Stewart, however, said he “understood” the governor’s wish to review spending priorities in the state. “When there’s money being spent on new projects, but our Parks Highway is at half-time maintenance, we think that’s a problem.”
MacKinnon has a different perspective. “They’re not going to take a lot of money out of the bank,” Mackinnon says. “With the Ambler Mining Road were using the same model we used 20 years ago to finance the Red Dog [mine]. It was paid for by the mine. For the dam, we can go to the bond market and that financing will ultimately be covered by the rate payers. We can pay ourselves back.”
Alaska’s contractors have heavily anticipated these “mega projects” and are energized for work to begin, but funds already approved for ongoing projects will provide work while the price of oil freezes the mega projects, says Rodney Hesson, Associated Building Trades Council, Juneau. MacKinnon agrees, saying there is a $2 billion backlog of projects—with funding on the books—but the risk is real. “Sometimes our contractors have spent millions of dollars on these projects…they want to see them get built. They don’t want to see them get held up by politics or some legal technicality.”
Along with MacKinnon who says it would be “foolish” to stop work on these projects, several members of the state legislature have criticized the governor’s actions. Also, outgoing Alaska Department of Transportation commissioner Pat Kemp was asked to vacate his position early when he defended them. “Governor Walker had asked Kemp to stay on until the end of January.
After Kemp sent the memo in defense of continuing some very costly projects–even after Governor Walker had made clear that we need to put the brakes on new spending in light of our dire fiscal situation–Kemp was thanked for his service and asked to leave before the end of the month,” says Grace Jang, spokesperson for Walker.
Because contractors are stakeholders in public works, AGC Alaska says, it ultimately wants a presence in mega project development process. “There’s a lot of talent and expertise in this industry that can provide better guidance than bureaucracy,” MacKinnon says.
Ambler Mining Road—
The 200 mile road would give any Ambler-area mines that are developed rail access in Fairbanks.
Contractor: Dowl HKM
Developer: Alaska Industrial Development and Export Authority
Cost: $400 million
Knik Arm Bridge:
Originally conceived in 1923, the Knik Arm Crossing got serious in 2004, when FHWA submitted a Notice of Intent for Environmental Impact Statement (EIS) to the Federal Register. The bridge connects Anchorage to prospective coal and mineral resources in the West Susitna basin
Contractor: HDR Inc., URS Corp.
Developer: Knik Arm Bridge and Toll Authority
Cost: $782 million.
Juneau Access Road
Juneau, Alaska’s capital city with a population of over 31,000 residents is the largest community on the North American continent not connected to the continental highway system. This project would change that.

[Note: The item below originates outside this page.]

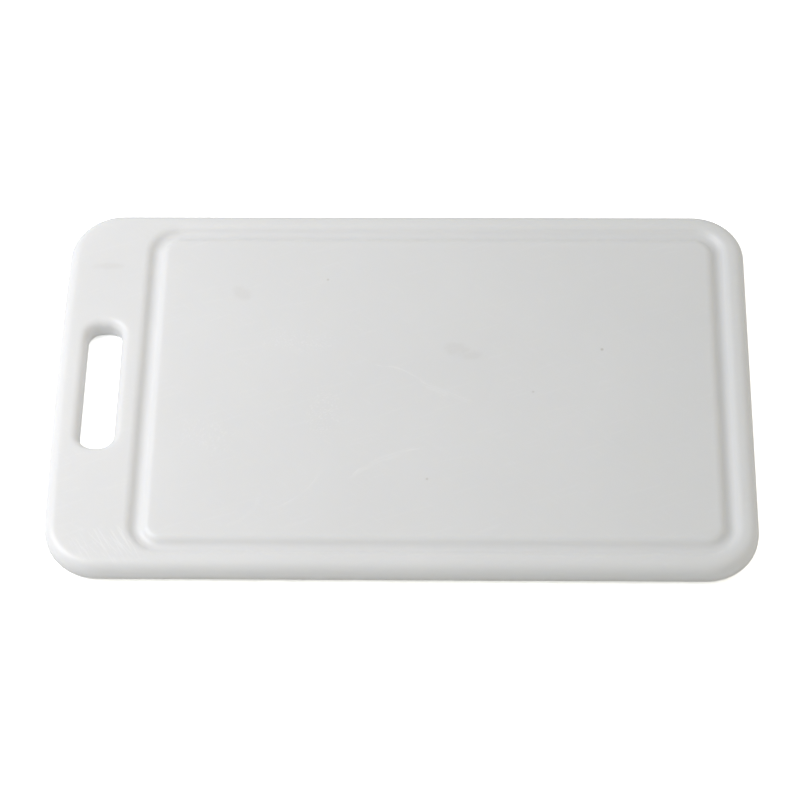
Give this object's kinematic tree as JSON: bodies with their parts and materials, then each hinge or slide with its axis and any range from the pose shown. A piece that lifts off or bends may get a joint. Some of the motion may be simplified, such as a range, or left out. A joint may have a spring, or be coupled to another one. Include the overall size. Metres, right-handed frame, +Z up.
{
  "type": "cutting board",
  "caption": "Rectangular plastic cutting board with rounded edges and corners, a juice groove around the work area and a hand slot across one end.",
  "frame": {"origin": "underside of the board, at the middle of its bounding box in plan", "axes": "+Z up out of the work surface, +X along the length away from the hand slot, +Y across the width"},
  "size_m": [0.4, 0.25, 0.015],
  "materials": {
    "polyethylene": "white polyethylene, satin, lightly used"
  },
  "bodies": {
    "root": {"board": "polyethylene"}
  },
  "joints": []
}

Developer: Alaska Department of Transportation
Contractor: HDR Inc.
Cost: $574 million
Alaska Stand Alone Pipeline
ASAP is a 727-mile long, 36-inch-diameter natural gas pipeline from Prudhoe Bay to a connection with the existing ENSTAR pipeline system in the Matanuska-Susitna Borough.
Contractor: Doyon Associated
Developer: Alaska Gas Development Corp.
Cost: $7.62 billion
Kodiak Launch Complex:
The state-owned spaceport in Kodiak was damaged by a rocket explosion in August. Alaska Aerospace says it plans to rebuild its main launch pad to support larger rockets, at a cost of $6 million to $9 million.
Susitna Watana Hydroelectric Generating Station:
This 735-foot-high dam would cost about $5.2 billion and supply about half of the electrical needs of Fairbanks, Anchorage and Wasilla. If built it would be the second tallest dam in the United States.